Based on your tags and the hint that you are using regcomp, I'm assuming that you are using the standard Posix library regcomp and regexec functions to do the regular expression matching.

The regular expression syntax used by regcomp is fully documented in man 7 regex (or in Posix itself, which I find slightly more readable). There are many regex libraries in other languages which implement a larger variety of regex syntaxes, but you're not using those other languages. So if the syntax you're using is not in those documents, it won't work. That includes:

  • Forward lookahead assertions like (?=.{1,32}$). In fact, there are no lookaround assertions, nor any other syntax starting (?.
  • The use of \w to mean alphanumeric characters. If you use Extended Regular Expressions (by providing REG_EXTENDED as the third argument to regcomp -- which you should always do), then the only thing that \ does is prevent the following regular expression operator character from having special meaning. However, the Gnu implementation does offer some extension. It handles back-references, even though Posix only defines them in basic regular expressions. Some versions do handle \w and friends, but that might not work on other Posix regex implementations, such as Mac OS X.

You can use Posix character classes to get the effect of \w, \W, \s, etc. For example, word characters (\w) can be written as the character class [_[:alnum:]], while non-space characters (\S) can be written as [^[:space:]]. Using this syntax is fully portable.

There is no workaround for lookahead assertions, except for creating a separate regular expression and matching it as well, starting at the correct point. But if you just want to check the length of the string, you don't need anything complex.

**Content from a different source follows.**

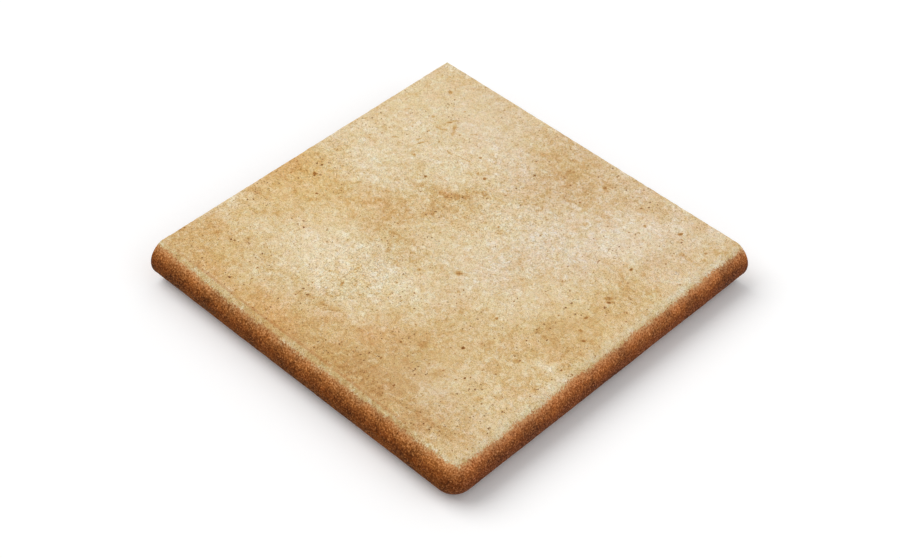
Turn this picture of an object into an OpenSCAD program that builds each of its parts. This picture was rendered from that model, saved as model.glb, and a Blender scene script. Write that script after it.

Just check the length of the string:

size_t len = strnlen(str, maxlen + 1);
if (len >= minlen && len <= maxlen &&
    regexec(&preg, str, 0, 0, 0)) {
  /* The string matched, and its length is between minlen and maxlen */
} else {
  /* Not a match, or too short or too long */
}

(I used strnlen, which is in Posix 2008; it's implemented in glibc. The advantage is that if you only need to know that the string is not too long, strnlen avoids looking at too many characters. That is, if I'm going to reject a string with more than 32 characters, and the string I'm looking at is a megabyte, it would be silly to compute strlen(str), which needs to look at every character in the string. strnlen(str, 33) will only look at the first 33 characters, and if the result is 33 I know the string was too long.)

If I understand what you're trying to check correctly, you could use the following slightly simpler regular expression:

[_[:alnum:]]([-+.]?[_[:alnum:]])*@[_[:alnum:]]([-+.]?[_[:alnum:]])*

which insists that -, + and ., if present, must be preceded and followed by word characters (so they can't be at the beginning or end, and you can't have two of them in a row.)